The excellent avy package for emacs provides an efficient mechanism for positioning the cursor in the current window. The avy workflow is:

  1. Active avy via one of several possible functions
  2. Type a few characters corresponding to the location on screen you want to navigate to
  3. Avy will highlight each occurrence of those characters with navigation hints
  4. Type the one or two letters corresponding to the desired destination

Avy typically enables navigation to any position on screen in four or five keystrokes. There are variants to highlight candidates based on a single character (avy-goto-char), two characters (avy-goto-char-2), a character at the beginning of a word (avy-goto-word-1), or an arbitrary number of characters entered within a short time limit (avy-goto-char-timer).

I find that the one and two character variants produce too many matches for me to easily visually identify my target.

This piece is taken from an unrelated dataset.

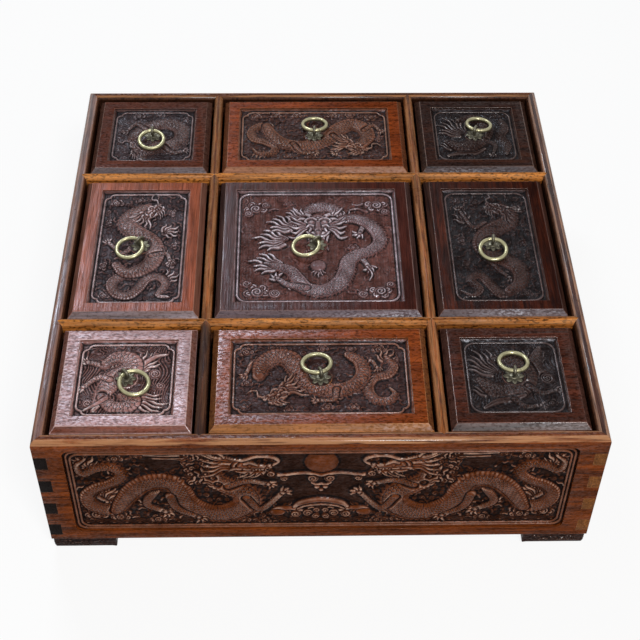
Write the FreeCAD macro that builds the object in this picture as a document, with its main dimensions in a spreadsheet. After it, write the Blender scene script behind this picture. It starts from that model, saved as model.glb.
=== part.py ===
import FreeCAD
import Part
import math
import os
import Sketcher

# Nine-lid treasure box: a square carved box on four bracket feet. Its finger-jointed boards
# and crossed dividers make nine wells, and each well has a lift-off lid with a ring pull.
# Frame: millimetres, +Z up, origin on the floor under the box's centre, carved front at -Y.

os.makedirs("parts", exist_ok=True)
document = FreeCAD.newDocument("treasure_box")

# Driving sizes, in millimetres, degrees or counts
DRIVING = {
    "corner_well_width": 90.0,
    "centre_well_width": 141.0,
    "board_thickness": 8.0,
    "board_height": 99.5,
    "divider_thickness": 6.5,
    "rim_outer_round": 4.0,
    "foot_height": 10.5,
    "foot_length": 42.0,
    "foot_thickness": 10.0,
    "foot_curve": 3.5,
    "foot_round": 2.5,
    "top_shoulder": 14.5,
    "bottom_shoulder": 4.5,
    "side_fingers": 4,
    "panel_rise": 6.0,
    "panel_thickness": 5.0,
    "panel_tongue": 3.0,
    "panel_clearance": 0.2,
    "lap_clearance": 0.05,
    "board_field_side": 17.5,
    "board_field_top": 9.0,
    "board_field_bottom": 8.0,
    "board_field_depth": 2.5,
    "board_field_corner": 4.5,
    "board_relief": 1.4,
    "sun_relief": 0.9,
    "lid_drop": 0.5,
    "lid_thickness": 9.0,
    "lid_gap": 2.0,
    "lid_chamfer": 3.6,
    "lid_border": 11.5,
    "field_depth": 3.0,
    "boss_height": 0.8,
    "boss_margin": 0.4,
    "cleat_width": 4.0,
    "cleat_height": 6.0,
    "seat_gap": 0.1,
    "rosette_radius": 7.0,
    "rosette_lobe": 2.2,
    "rosette_rim": 0.6,
    "rosette_height": 1.2,
    "rosette_lobes": 8,
    "ring_diameter": 21.0,
    "ring_wire": 3.0,
    "ring_tilt": 8.5,
    "eye_wire": 2.0,
    "eye_clearance": 0.25,
    "eye_seat": 0.05,
    "pin_hole_clearance": 0.2,
    "pin_leg_wire": 1.4,
    "pin_leg_reach": 8.0,
}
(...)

As a result, I have been using avy-goto-char-timer, which allows you to enter any number of characters; after a timeout following the final character, avy activates and highlights matches for selection.

The avy-goto-char-timer function, unfortunately, does not provide a means for correcting typos. This minor annoyance has kept me from using avy as much as I would like for navigation within a buffer. I finally decided to fix it by introducing my own variant:

(defun tr/avy-prompt (s)
  "Prompt for an avy target and activate avy with it."
  (interactive "MAvy: ")
  (avy-process (avy--regex-candidates s)))

This function (which I bind to C-]) simply uses the minibuffer to prompt for a string and activates avy on that string. Since the string is entered in the minibuffer, all normal editing commands work on it. A future variant could potentially use completing-read to provide a filtered list of candidates (e.g., via selectrum.